Board discusses project options

FONDA – The Fonda-Fultonville Central School District Board of Education met Wednesday to discuss possibly putting the proposed capital project up for public vote again.

The $19.8 million project was voted down by a slim margin in May. The measure needed 60 percent voter support for approval. It received 58.5 percent of the vote. The proposal included items such as upgrading fire-alarm systems, installing new athletic-field turf, adding climate control to classrooms, increasing computer bandwidth, repairing roofs and replacing grandstand seating.

Interim Superintendent Raymond Colucciello said even though the measure didn’t get the 60 percent supermajority needed, getting that close was an accomplishment.

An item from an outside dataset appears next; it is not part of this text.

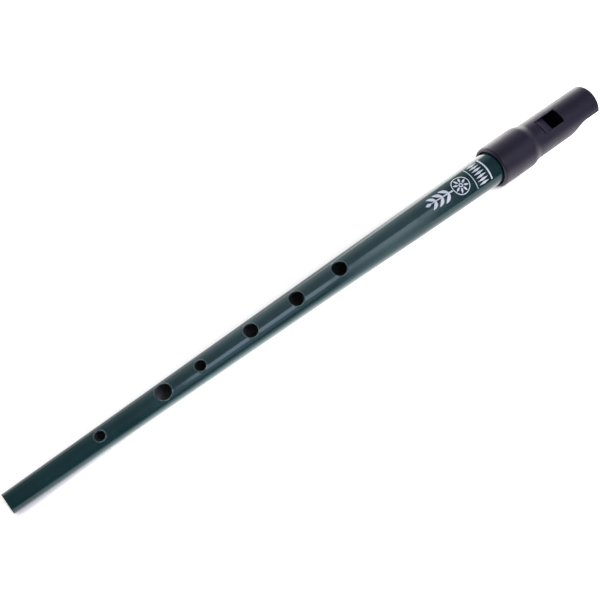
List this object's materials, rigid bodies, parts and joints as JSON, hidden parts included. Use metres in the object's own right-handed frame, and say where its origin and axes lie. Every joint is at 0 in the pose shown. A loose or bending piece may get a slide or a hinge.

The district needed 60 percent of the voters to support the project because part of the district includes a small portion of the city of Johnstown. Small cities need a higher percentage of voter approval because the district went above the debt ceiling for the project, officials said.

However, the district is considering shaving off about $400,000 from the original proposed capital project amount of $19.8 million, so it would no longer need the supermajority to pass. Much of that money would come from removing furniture and cabinetry from the project, officials said.

District Treasurer Carey Shultz said after a rate change for the district, due to the push back of the project into 2018, the debt ceiling changed and would allow the district to borrow $19.7 million instead of the previous amount of around $17.5 million. To be conservative, Shultz suggested the board look at borrowing $19.4 million.

The board also is considering putting two resolutions to voters: One presenting an $18.2 million capital project and the other a $1.2 million proposal for the turf multisport field.

The district is considering keeping about $500,000 in the capital project to cover the cost of creating needed drainage on a sod turf, should the multisport field proposition fail.

At the meeting Wednesday was Bernier Carr Group architect Michael Harris. He said the district would need to resolve drainage issues with the field regardless of whether or not a turf field is approved. He said fixing the problem would involve removing the current sod, laying gravel and other drainage materials before resurfacing.

Shultz said it costs about $10,000 to $14,000 a year to care for the sod turf, so the cost per year of the turf field would be a wash for the district.

Harris said if the capital project is approved by voters, the district would be looking at a 2016 start date for the project, with the project being completed in early 2018.

Colucciello said the board would likely have another few review sessions on the capital project before approving it to go out to voters.

The board has a minimum of 90 days before another vote can happen, Colucciello said, but he indicated the board would like to wait longer, with a vote potentially coming as late as October.